**GOAL OF THE EXERCISE:** Among the lines below, keep only those from the one containing "piece(standing, 'leg_stretcher', legStretcher(), midTeak);" through the one containing "for node in", and reproduce them exactly.

**LISTING:**
··········
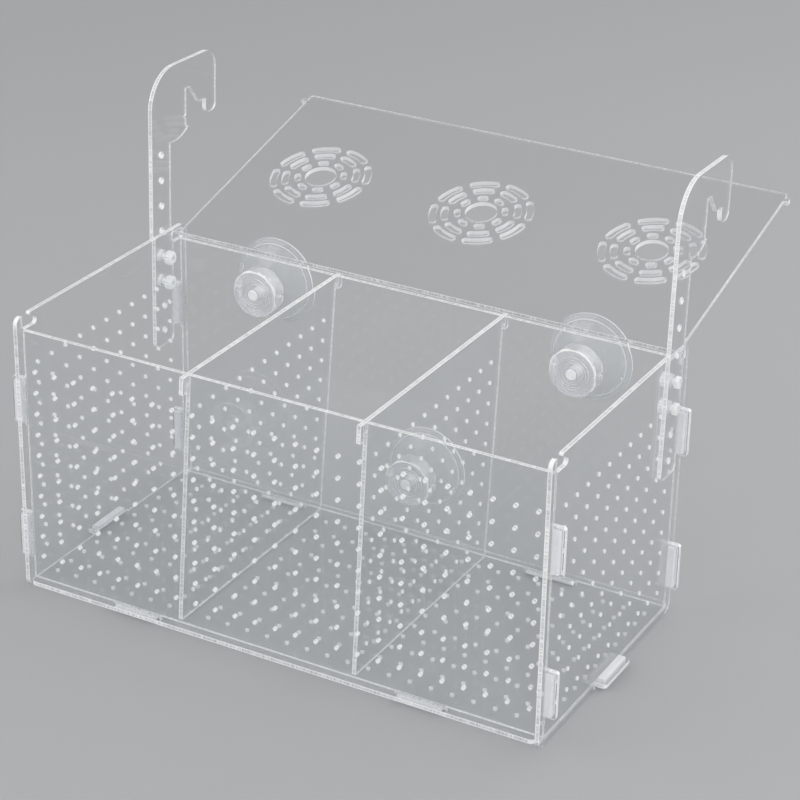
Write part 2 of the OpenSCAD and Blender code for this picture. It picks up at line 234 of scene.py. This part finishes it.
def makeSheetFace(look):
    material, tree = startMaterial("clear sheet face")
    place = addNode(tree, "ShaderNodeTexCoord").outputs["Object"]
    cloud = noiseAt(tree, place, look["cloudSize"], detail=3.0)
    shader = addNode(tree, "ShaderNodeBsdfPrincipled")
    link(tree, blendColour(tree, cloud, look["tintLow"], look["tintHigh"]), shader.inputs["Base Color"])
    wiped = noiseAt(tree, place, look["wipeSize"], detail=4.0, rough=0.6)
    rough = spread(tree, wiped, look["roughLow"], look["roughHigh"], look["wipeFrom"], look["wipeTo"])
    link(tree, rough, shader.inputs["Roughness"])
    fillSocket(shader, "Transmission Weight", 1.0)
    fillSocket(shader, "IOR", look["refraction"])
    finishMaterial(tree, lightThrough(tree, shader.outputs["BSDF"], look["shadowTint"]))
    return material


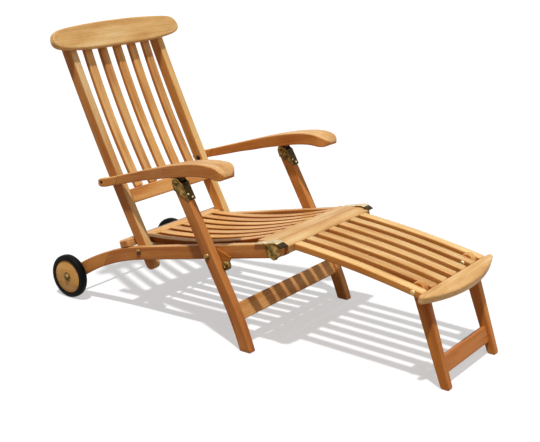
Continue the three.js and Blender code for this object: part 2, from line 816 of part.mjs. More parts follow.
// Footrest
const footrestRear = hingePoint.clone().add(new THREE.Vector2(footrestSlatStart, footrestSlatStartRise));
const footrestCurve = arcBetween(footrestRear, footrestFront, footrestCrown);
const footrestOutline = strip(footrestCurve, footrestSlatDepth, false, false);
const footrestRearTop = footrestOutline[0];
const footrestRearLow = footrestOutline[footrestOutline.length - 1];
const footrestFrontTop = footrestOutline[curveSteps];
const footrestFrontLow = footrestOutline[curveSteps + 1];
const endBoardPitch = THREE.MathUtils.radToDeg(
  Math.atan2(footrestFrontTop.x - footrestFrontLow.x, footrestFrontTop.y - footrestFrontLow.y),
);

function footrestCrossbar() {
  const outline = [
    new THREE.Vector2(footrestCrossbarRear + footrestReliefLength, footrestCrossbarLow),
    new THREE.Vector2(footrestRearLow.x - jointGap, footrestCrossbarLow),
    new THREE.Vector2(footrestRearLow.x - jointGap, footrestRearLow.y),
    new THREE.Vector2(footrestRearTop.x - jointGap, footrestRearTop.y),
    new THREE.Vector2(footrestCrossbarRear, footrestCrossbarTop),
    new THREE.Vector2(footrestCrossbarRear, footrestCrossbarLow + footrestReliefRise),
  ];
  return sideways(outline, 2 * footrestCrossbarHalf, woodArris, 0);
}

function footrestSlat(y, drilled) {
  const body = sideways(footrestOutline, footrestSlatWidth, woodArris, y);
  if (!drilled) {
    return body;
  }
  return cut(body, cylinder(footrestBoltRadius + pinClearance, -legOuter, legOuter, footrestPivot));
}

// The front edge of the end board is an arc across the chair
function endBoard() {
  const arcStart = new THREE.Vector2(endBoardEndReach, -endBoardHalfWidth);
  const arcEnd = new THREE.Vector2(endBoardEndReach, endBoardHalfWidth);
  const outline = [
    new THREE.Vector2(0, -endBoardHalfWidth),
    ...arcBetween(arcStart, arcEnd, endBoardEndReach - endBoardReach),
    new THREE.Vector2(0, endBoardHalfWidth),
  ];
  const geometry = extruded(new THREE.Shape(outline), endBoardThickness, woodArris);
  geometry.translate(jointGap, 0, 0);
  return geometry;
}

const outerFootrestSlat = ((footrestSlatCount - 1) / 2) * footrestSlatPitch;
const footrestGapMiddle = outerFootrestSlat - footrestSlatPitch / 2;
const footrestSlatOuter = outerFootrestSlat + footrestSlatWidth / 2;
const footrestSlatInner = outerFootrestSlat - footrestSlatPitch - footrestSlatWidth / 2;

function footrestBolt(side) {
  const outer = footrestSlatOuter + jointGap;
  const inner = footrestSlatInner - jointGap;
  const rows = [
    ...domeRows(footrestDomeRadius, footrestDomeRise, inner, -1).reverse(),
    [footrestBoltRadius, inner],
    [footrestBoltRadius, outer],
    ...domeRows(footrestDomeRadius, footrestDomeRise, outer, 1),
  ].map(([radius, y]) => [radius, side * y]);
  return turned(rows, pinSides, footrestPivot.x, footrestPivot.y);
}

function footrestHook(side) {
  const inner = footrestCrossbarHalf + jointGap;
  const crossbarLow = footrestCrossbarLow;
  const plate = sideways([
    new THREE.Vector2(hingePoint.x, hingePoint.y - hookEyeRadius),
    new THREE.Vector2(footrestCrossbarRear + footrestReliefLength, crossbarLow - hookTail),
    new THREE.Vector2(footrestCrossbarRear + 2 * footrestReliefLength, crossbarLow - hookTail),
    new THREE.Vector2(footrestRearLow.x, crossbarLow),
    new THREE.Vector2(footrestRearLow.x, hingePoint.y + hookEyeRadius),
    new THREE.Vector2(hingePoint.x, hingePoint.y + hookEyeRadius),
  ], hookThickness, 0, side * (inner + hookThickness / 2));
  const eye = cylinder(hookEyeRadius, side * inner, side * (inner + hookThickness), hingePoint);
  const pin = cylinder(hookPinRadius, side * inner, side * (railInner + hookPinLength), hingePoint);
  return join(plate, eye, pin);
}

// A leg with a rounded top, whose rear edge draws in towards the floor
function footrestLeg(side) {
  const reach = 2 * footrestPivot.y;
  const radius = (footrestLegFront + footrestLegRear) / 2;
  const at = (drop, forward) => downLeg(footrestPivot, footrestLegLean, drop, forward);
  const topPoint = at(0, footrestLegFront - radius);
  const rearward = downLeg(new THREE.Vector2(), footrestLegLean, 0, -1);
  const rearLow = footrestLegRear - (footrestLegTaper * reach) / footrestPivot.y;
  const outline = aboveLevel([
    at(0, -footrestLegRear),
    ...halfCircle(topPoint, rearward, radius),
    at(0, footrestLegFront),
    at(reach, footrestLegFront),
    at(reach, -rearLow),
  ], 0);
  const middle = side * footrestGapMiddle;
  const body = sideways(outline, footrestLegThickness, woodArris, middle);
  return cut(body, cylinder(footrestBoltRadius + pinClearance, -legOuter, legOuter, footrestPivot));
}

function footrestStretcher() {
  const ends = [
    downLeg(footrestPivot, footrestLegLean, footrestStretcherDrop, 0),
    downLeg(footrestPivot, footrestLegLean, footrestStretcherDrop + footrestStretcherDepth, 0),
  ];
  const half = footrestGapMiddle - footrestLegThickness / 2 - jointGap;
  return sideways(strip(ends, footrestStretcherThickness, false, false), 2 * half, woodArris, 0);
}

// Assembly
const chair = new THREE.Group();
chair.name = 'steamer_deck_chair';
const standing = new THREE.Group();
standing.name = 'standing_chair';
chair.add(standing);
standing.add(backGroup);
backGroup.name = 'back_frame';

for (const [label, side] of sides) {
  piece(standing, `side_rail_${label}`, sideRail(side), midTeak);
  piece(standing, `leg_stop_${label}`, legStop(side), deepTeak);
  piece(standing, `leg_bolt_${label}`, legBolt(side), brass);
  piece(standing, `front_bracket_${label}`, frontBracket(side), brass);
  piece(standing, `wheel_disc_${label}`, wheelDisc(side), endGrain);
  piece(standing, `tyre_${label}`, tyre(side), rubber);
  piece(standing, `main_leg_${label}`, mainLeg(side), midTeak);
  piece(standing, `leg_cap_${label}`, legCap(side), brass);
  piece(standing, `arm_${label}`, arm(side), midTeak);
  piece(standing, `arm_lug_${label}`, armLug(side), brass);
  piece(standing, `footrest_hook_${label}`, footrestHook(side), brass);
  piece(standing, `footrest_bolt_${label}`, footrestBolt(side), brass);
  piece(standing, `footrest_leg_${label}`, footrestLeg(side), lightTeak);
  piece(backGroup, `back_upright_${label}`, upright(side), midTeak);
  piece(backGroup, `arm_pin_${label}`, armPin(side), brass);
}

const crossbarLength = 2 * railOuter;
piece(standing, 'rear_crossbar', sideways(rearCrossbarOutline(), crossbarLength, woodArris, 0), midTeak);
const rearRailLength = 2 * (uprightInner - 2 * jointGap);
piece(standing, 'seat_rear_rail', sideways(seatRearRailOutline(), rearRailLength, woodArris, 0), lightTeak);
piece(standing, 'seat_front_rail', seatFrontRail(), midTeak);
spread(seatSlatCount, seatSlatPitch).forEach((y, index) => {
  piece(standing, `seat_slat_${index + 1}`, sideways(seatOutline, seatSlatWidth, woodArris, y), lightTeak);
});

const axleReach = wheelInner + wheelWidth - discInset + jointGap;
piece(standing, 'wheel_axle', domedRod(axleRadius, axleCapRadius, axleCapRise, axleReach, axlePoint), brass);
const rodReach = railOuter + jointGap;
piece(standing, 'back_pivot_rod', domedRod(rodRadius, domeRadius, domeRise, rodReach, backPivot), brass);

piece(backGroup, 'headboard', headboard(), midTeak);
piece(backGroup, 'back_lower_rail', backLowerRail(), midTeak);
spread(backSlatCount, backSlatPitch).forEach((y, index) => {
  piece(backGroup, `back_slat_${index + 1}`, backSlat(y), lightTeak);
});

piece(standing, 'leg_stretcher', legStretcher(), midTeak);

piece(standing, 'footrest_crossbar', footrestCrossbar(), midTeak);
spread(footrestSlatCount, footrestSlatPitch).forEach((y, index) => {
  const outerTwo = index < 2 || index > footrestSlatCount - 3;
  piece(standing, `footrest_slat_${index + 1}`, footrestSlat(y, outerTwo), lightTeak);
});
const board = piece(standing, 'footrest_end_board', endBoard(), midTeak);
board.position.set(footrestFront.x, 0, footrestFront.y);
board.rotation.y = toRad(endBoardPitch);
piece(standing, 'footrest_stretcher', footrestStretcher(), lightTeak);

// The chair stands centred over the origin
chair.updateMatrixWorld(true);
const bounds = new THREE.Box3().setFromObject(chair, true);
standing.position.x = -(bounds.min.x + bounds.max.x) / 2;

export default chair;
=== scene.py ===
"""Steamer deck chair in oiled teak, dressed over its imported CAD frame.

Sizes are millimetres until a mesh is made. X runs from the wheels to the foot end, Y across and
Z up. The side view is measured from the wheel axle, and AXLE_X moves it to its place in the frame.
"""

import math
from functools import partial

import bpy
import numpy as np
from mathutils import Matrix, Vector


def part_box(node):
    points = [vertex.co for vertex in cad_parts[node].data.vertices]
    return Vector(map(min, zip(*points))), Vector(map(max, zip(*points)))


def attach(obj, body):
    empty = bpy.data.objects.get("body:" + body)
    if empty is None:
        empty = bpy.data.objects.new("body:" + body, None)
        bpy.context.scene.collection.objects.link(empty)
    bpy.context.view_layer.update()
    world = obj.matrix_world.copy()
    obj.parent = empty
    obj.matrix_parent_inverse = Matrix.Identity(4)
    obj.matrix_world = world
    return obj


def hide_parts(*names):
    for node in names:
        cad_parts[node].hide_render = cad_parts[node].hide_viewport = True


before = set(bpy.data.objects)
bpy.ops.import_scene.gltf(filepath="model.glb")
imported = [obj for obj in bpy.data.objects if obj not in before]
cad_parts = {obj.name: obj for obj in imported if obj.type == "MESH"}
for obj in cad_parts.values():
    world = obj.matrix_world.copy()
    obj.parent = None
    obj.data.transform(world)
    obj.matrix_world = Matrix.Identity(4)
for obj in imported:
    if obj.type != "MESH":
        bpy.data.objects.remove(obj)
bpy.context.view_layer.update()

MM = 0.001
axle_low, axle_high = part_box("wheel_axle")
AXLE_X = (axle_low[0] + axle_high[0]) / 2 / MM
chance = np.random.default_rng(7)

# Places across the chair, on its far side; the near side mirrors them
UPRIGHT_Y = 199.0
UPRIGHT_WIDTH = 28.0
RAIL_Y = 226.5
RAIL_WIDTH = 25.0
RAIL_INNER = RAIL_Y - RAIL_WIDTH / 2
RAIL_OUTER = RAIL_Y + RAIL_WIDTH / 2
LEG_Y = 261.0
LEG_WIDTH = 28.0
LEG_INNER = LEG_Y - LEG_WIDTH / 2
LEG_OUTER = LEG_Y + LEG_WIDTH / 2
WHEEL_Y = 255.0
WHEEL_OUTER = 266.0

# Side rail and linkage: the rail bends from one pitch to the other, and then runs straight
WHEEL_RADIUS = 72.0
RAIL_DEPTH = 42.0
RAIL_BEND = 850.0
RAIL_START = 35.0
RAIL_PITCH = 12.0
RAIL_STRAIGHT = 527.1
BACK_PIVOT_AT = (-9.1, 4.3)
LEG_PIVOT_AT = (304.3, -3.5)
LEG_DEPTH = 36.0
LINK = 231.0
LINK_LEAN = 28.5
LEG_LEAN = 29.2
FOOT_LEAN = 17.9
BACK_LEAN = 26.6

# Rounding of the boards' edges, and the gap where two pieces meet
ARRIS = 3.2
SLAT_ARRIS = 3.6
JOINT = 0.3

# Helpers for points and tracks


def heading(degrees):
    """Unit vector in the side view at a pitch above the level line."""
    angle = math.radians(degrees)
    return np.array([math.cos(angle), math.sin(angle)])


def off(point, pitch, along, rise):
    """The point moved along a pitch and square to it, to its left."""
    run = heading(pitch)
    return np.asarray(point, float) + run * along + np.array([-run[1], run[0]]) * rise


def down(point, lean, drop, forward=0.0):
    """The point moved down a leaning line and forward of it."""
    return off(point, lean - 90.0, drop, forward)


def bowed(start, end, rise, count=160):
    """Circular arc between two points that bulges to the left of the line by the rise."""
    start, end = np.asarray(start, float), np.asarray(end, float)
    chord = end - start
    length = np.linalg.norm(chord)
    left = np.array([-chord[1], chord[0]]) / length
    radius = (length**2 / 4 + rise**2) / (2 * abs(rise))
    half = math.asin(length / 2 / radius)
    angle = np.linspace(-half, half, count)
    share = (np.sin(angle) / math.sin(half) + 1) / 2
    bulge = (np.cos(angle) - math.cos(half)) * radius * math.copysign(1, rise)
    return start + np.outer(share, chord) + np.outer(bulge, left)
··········
**THE RESPONSE:**
piece(standing, 'leg_stretcher', legStretcher(), midTeak);

piece(standing, 'footrest_crossbar', footrestCrossbar(), midTeak);
spread(footrestSlatCount, footrestSlatPitch).forEach((y, index) => {
  const outerTwo = index < 2 || index > footrestSlatCount - 3;
  piece(standing, `footrest_slat_${index + 1}`, footrestSlat(y, outerTwo), lightTeak);
});
const board = piece(standing, 'footrest_end_board', endBoard(), midTeak);
board.position.set(footrestFront.x, 0, footrestFront.y);
board.rotation.y = toRad(endBoardPitch);
piece(standing, 'footrest_stretcher', footrestStretcher(), lightTeak);

// The chair stands centred over the origin
chair.updateMatrixWorld(true);
const bounds = new THREE.Box3().setFromObject(chair, true);
standing.position.x = -(bounds.min.x + bounds.max.x) / 2;

export default chair;
=== scene.py ===
"""Steamer deck chair in oiled teak, dressed over its imported CAD frame.

Sizes are millimetres until a mesh is made. X runs from the wheels to the foot end, Y across and
Z up. The side view is measured from the wheel axle, and AXLE_X moves it to its place in the frame.
"""

import math
from functools import partial

import bpy
import numpy as np
from mathutils import Matrix, Vector


def part_box(node):
    points = [vertex.co for vertex in cad_parts[node].data.vertices]
    return Vector(map(min, zip(*points))), Vector(map(max, zip(*points)))


def attach(obj, body):
    empty = bpy.data.objects.get("body:" + body)
    if empty is None:
        empty = bpy.data.objects.new("body:" + body, None)
        bpy.context.scene.collection.objects.link(empty)
    bpy.context.view_layer.update()
    world = obj.matrix_world.copy()
    obj.parent = empty
    obj.matrix_parent_inverse = Matrix.Identity(4)
    obj.matrix_world = world
    return obj


def hide_parts(*names):
    for node in names:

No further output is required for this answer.